Long Day's Journey Into Night, dir. Marco Zarattini. Nucleo Eclettico, Boston, MA. Closed on April 3, 1982, after being extended a week beyond announced closing date. Reviewed in this issue.

A Moon for the Misbegotten, dir. Henry Hoffman. McCadden Theatre Company, Los Angeles, Fall 1981. Reviewed in this issue.

A Moon for the Misbegotten, dir. David George. Barton Square Playhouse, Salem, MA, February 26 - April 3, 1982. Reviewed in this issue.

A Moon for the Misbegotten. 2nd Story Theatre, Newport, RI, March 9 - April 25, 1982.

A Moon of the Caribbees, dir. Rob Mulholland and Harold Easton. Studio Theatre Productions, Washington Square (NYU), New York City, January 26-30, 1982. (Double bill with Hughie.) Reviewed in this issue.

"Six Plays of the Sea" (The Long Voyage Home, Bound East for Cardiff, In the Zone, Ile, Where the Cross Is Made and The Rope), dir. Skip Corris. Apple Corps Theatre Company, New York City. Closes on May 2, 1982.

A Touch of the Poet, dir. Gini Andrewes. ANTA presentation at Springfield (MA) College, January 8-10, 15-16, 1982.

17. MINUTIAE.

a. "The Legacy of George Pierce Baker" is one of the programs that have been approved for the 1982 American Theatre Association convention in New York City next August.

b. The January 26 Staten Island Advance reported the death of Hubertine Zahorska Robinson, 80, of Jerusalem, Vermont, a longtime Staten Island resident who had once been Eugene O'Neill's private secretary. Born in Liverpool and a graduate of Simmons College in Boston, Mrs. Robinson had many notes and reminiscences of O'Neill which she provided to several of his biographers.

18. ODD ADDENDA.

a. Fowl play! Richard Lederer reported the following student blooper in the Winter 1982 issue of The Leaflet, a publication of the New England Association of Teachers of English (p. 22): "In 1957, Eugene O'Neill won a Pullet Surprise."

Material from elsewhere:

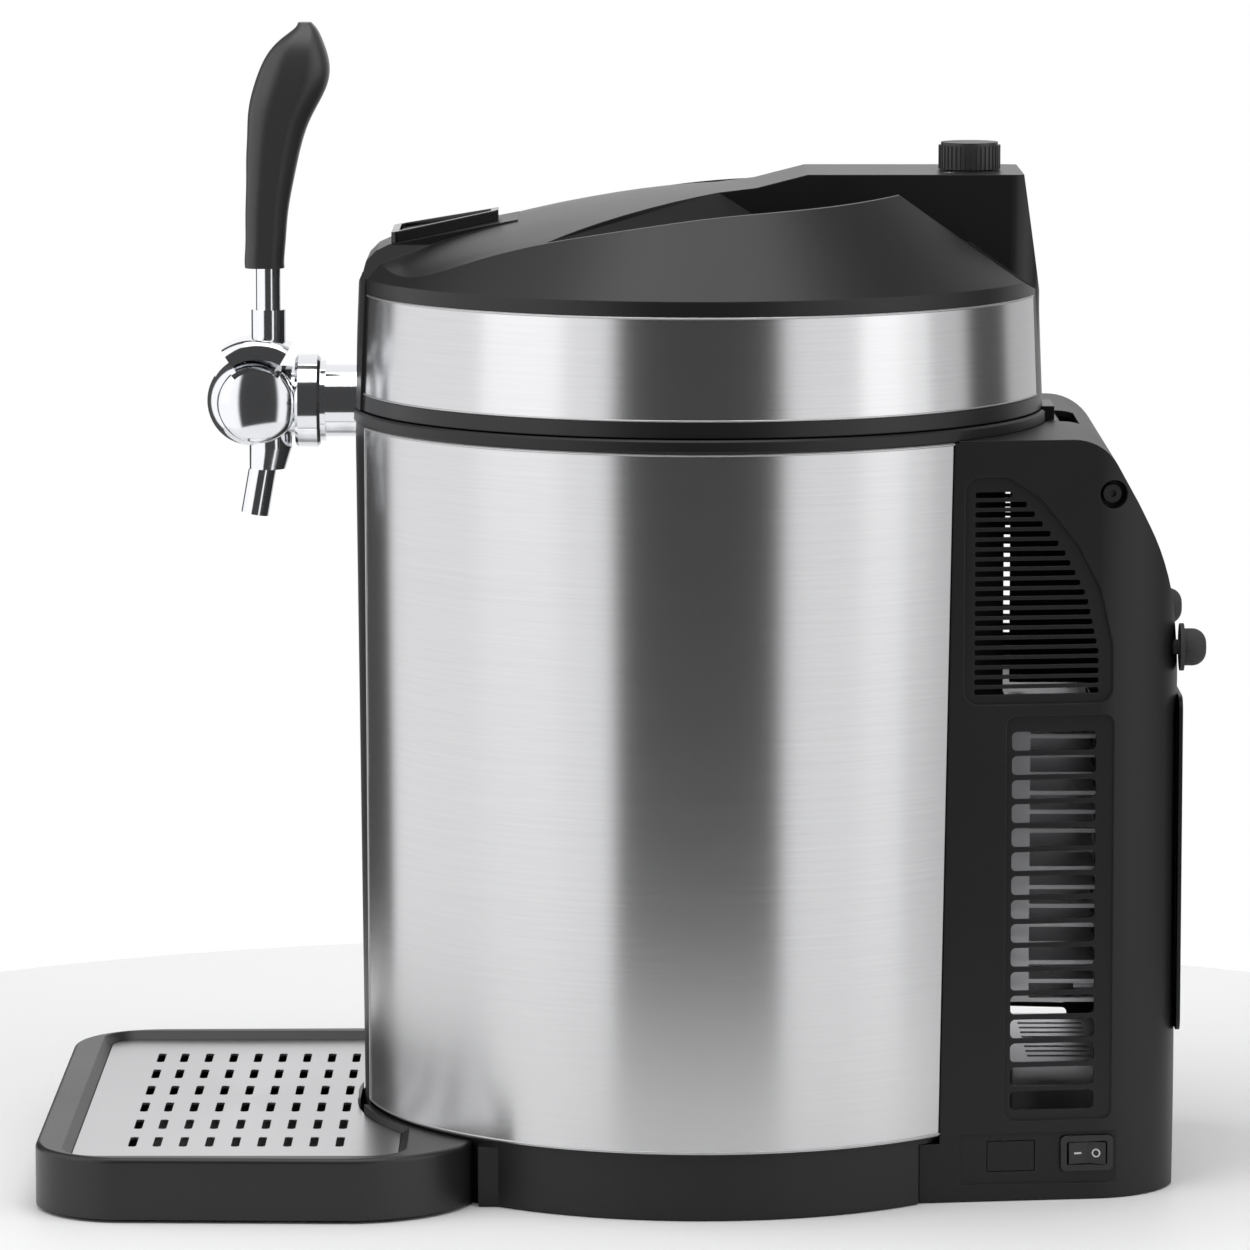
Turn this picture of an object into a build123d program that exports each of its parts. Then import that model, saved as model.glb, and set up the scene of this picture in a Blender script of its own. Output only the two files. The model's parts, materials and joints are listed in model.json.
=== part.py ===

b. Thanks to The New Yorker for sharing with the world the following comment by Gary Gregory in the Centerville (Ohio) Times; "Strangely enough, O'Neill's death provided a momentary hiatus in his distinguished career." The New Yorker's reply? "Oh, it happens all the time." (The New Yorker, December 28, 1981, p. 74.)

c. Thanks to Edwin Lee for sharing a ghastly gaffe in the San Francisco Chronicle of November 21, 1981. L. M. Boyd, in his "Grab Bag" column (a title particularly infelicitous in this instance), responded to a reader who sought verification that "Eugene O'Neill was another one of those impetuous fellows who proposed marriage on the first night he met his wife-to-be." Boyd's response: "Quite so. In a Greenwich Village saloon, he sat down beside Agnes Boulton, and shortly thereafter he said to her, 'I want to spend every night of my life with you from now on. I mean this. Every night of my life.' Their marriage lasted until her death ten years later." Lee's response to Boyd's: "Seems as though Louis Sheaffer and the Gelbs will have to correct their biographies! How do errors such as this occur?" Good question.

d. Alan Stern, compiling a list of local productions in the Boston Phoenix (February 23, 1982), "warned" potential attenders that the current production of Long Day's Journey "runs just short of four hours: evidently O'Neill believed in truth-in--advertising."